Residents living in and around Windsor can expect to see frequent closures of the emergency department at the Hants Community Hospital over the next two months.
Dr. Cathryn Smith, chief of staff at the Hants Community Hospital, said there are 27 shifts for which no emergency department doctor is available and that will mean closing on certain days and evenings through July and August.
Already, the emergency department is experiencing closures. It was closed on Wednesday night after a doctor reportedly tested positive for COVID-19, and it will be closed overnight tonight.
At a briefing for the community held over Zoom last night, officials with the hospital and Nova Scotia Health said priority will be given to staffing the emergency department through the day. On average, the emergency department in Windsor sees about 30 patients a day and 10 patients during the night shifts. As of this week, in a desperate plea to remain open, the hospital is offering doctors bonuses of $300 per shift during the summer months and may occasionally hire physicians without specialized emergency training to cover shifts.
Dr. Sam Campbell, who heads the emergency department at Hants Community Hospital, said he is not optimistic this will attract many takers.
“People are not working for the money anymore,” said Dr. Campbell. “They’re tired. They want time off.”
Campbell described the following situation for the people on the Zoom call of mostly medical staff, and a few citizens.

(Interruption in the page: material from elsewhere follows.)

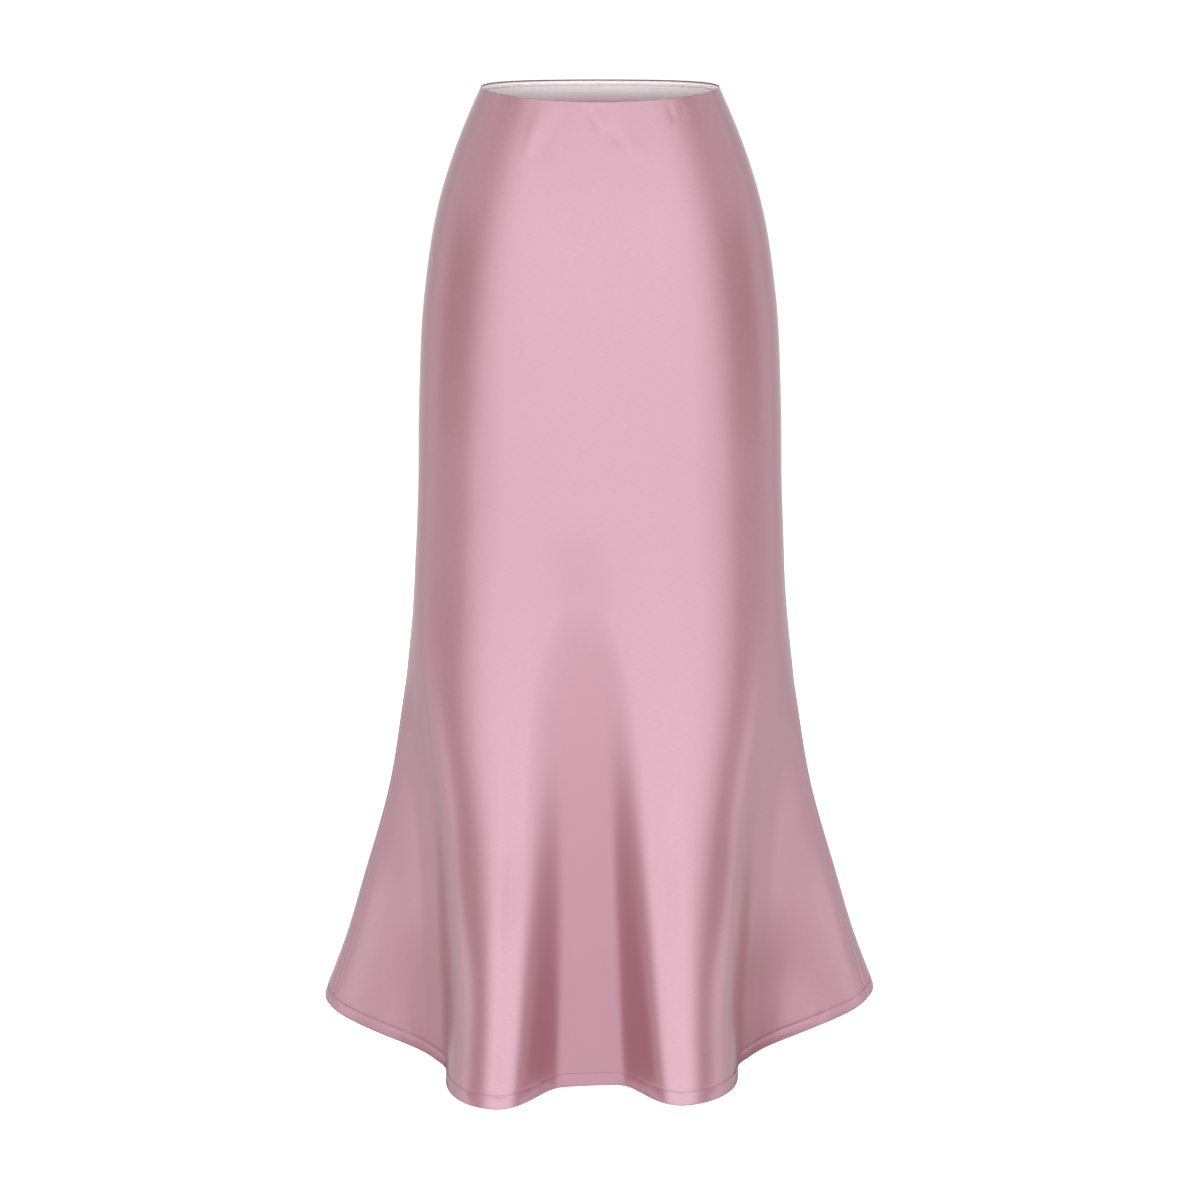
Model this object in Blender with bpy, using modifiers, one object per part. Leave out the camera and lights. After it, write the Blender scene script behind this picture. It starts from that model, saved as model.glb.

“We have a patient who showed up and is waiting to go to Halifax. EHS (Emergency Health Services) is busy answering 911 calls and is unable to tell us when they can come to do the transfer,” said Campbell. “This is what is giving us sleepless nights.”
Dr. Kirk Magee also attended the virtual meeting to discuss the situation in Windsor. Magee is the chief of emergency medicine for Nova Scotia Health’s Central Zone, which includes Halifax, Dartmouth, Windsor, and Cobequid Community Health Centre in Lower Sackville. Magee says borrowing physicians from nearby hospitals in Sackville or Kentville is not likely to work because most of those hospitals are also short-staffed. The Halifax Infirmary emergency department is currently advertising to fill more shifts this summer than ever before, he said.
“The reality is that in Canada we are short 1,500 emergency department physicians and most of our colleagues have worked throughout the pandemic without breaks,” Magee said.
Suzanne Milburn, a resident of the area, asked how citizens living in and around Windsor will know whether the emergency department is open or closed during the summer. Hospital officials promised to erect a sign by the side of the road to indicate if the emergency department is closed. They also advised citizens to check the temporary closures list on the Nova Scotia Health website.
Smith said anyone unsure whether the emergency is open should call 911. One of the citizens listening online suggested that with a high proportion of seniors living in the area, radio advertising should be used to inform the public, in addition to using social media to get the message out.
The situation in Windsor is another symptom of a health care system under strain. For nearly two years, people living on the Eastern Shore have coped with weekly closures of emergency departments at Twin Oaks Hospital in Musquodoboit Harbour and Eastern Shore Memorial at Sheet Harbour.